Ray Cullivan was the minor manager. He was a teacher at St Pat’s and he was a very good coach, an excellent coach. He was ahead of his time and brought a lot of good stuff to it.

Derry beat us in an Ulster semi-final at Casement. At that age you can play well one day, the next day you don’t. It’s a very thin line at that age.

Sixty minutes in a knock-out competition, it’s a harsh enough way to lose.

We didn’t play well against Derry to be brutally honest. We could have got by; I hit the post with a fisted shot. It would have brought us back into the game but it didn’t go in.”

The player had little time to lick his wounds though. The very next season he was starting for the senior team in their Ulster Championship defeat to Monaghan.

Although he would acquit himself fairly well on his senior inter-county debut, he was substituted for a man who would have a massive impact on him further down the line, Joe McCarthy.

He may have been fresh blood, but it was a team stuck in a quagmire of mediocrity. Losing championship games had become a habit that they couldn’t kick.

The Oriel county’s 3-10 to 1-12 win in Breffni Park was the seventh successive year that Cavan had failed to get past the first round. For a county that had a 24-title lead when it came to the Anglo Celt roll of honour at that time, it simply wasn’t good enough.

It was a bad day all around for the Reilly household with Michael starting for the minors and Larry amongst the substitutes as they too lost out to their bitter rivals.

Early in ’94 I went into the u-21 panel and played that,” Reilly continued.

Armagh beat us in the first round and then PJ (Carroll) asked me into the senior panel and I ended up playing against Monaghan when they beat us in the first round in Breffni.

I didn’t play any league that year, it was actually over when I came into the panel.
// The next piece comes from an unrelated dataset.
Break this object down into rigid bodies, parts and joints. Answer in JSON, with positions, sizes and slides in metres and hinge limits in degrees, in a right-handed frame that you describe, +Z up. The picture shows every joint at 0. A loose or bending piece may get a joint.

Monaghan beat the minors too that day.

It was tough times for Cavan but it’s that long ago that you forget about it too. All three teams were beaten in the first round that year, the seniors, the u-21s and the minors.
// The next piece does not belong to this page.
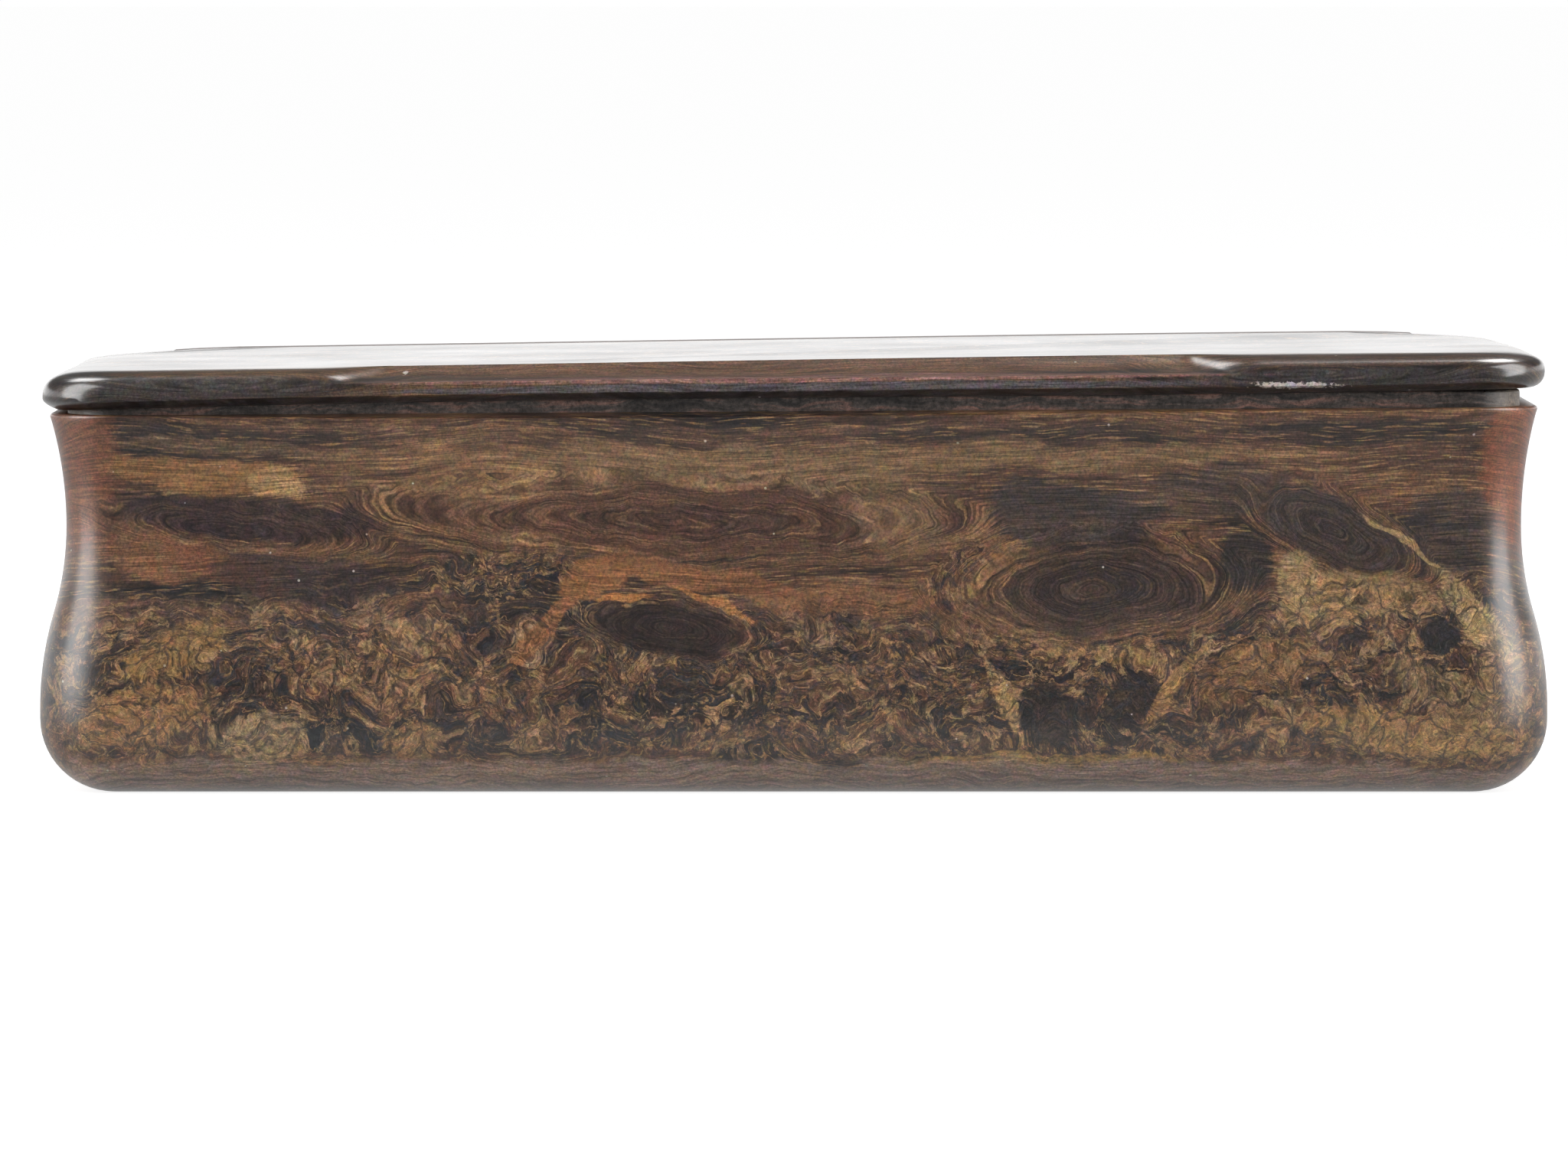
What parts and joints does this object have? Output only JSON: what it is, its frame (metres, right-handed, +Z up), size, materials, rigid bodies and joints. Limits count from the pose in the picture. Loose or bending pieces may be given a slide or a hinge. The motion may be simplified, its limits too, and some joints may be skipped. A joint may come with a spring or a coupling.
{
  "type": "snuff box",
  "caption": "Table snuff box with a waisted burr wood body, horn lining and a hinged lid with a thumb scoop.",
  "frame": {"origin": "middle of the foot, on the surface the box stands on", "axes": "+X along the long side towards the right end seen from the front, +Y towards the hinge at the back, +Z up"},
  "size_m": [0.09, 0.052, 0.0263],
  "materials": {
    "burr_wood": "polished lacquer over burr root wood",
    "lid_wood": "polished lacquer over dark root wood",
    "rail_wood": "waxed straight-grained wood",
    "horn": "polished dark horn sheet",
    "lip_horn": "satin dark horn strip",
    "brass": "drawn wire"
  },
  "bodies": {
    "box": {"body_block": "burr_wood", "body_hinge_rail": "rail_wood", "hinge_pin": "brass", "hinge_plugs": "rail_wood", "lining_back": "horn", "lining_floor": "horn", "lining_front": "horn", "lining_left": "horn", "lining_right": "horn", "lip_front": "lip_horn", "lip_left": "lip_horn", "lip_right": "lip_horn"},
    "lid": {"lid_slab": "lid_wood", "lid_lining": "horn", "lid_hinge_rail": "rail_wood"}
  },
  "joints": [
    {"name": "lid_hinge", "type": "hinge", "parent": "box", "child": "lid", "pos_m": [0, 0.0243, 0.0239], "axis": [-0.9999, 0, -0.0101], "range_deg": [0, 100]}
  ]
}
Then at the end of ’94 Martin McHugh came in.”

The Donegal man’s arrival coincided with what would be a thrilling few years for Cavan football, culminating in the 1997 Ulster title.

In July of 1993, Carroll and his management team had won a vote of confidence 36-27 to carry on for two more seasons.

However, the loss to Monaghan the following year spelt the end of his time in charge and he sent a resignation letter to the county board a few weeks later.

The rumour mill went into overdrive with Jack O’Shea, Colm O’Rourke, Sean McCague and Niall Rennicks all mentioned in dispatches.

As it was, on August 1, 1994, McHugh was handed a three-year term after a unanimous ratification by the county board. It would prove to be an inspired choice, especially as the Tir Chonaill star also took charge of the Cavan u-21s.

By the end of 1996, Reilly would have played in three Ulster finals with mixed success.

At senior level, the winless run finally came to a conclusion and a 19-year-old Reilly added to his ever-growing reputation with two brilliantly taken goals in the 2-11 to 0-8 win over Antrim.

London Bus Syndrome then kicked in. Having endured seven championship years without a win, two arrived in the space of three weeks with Monaghan, their nemesis in the previous years, beaten by two points in the semi-final.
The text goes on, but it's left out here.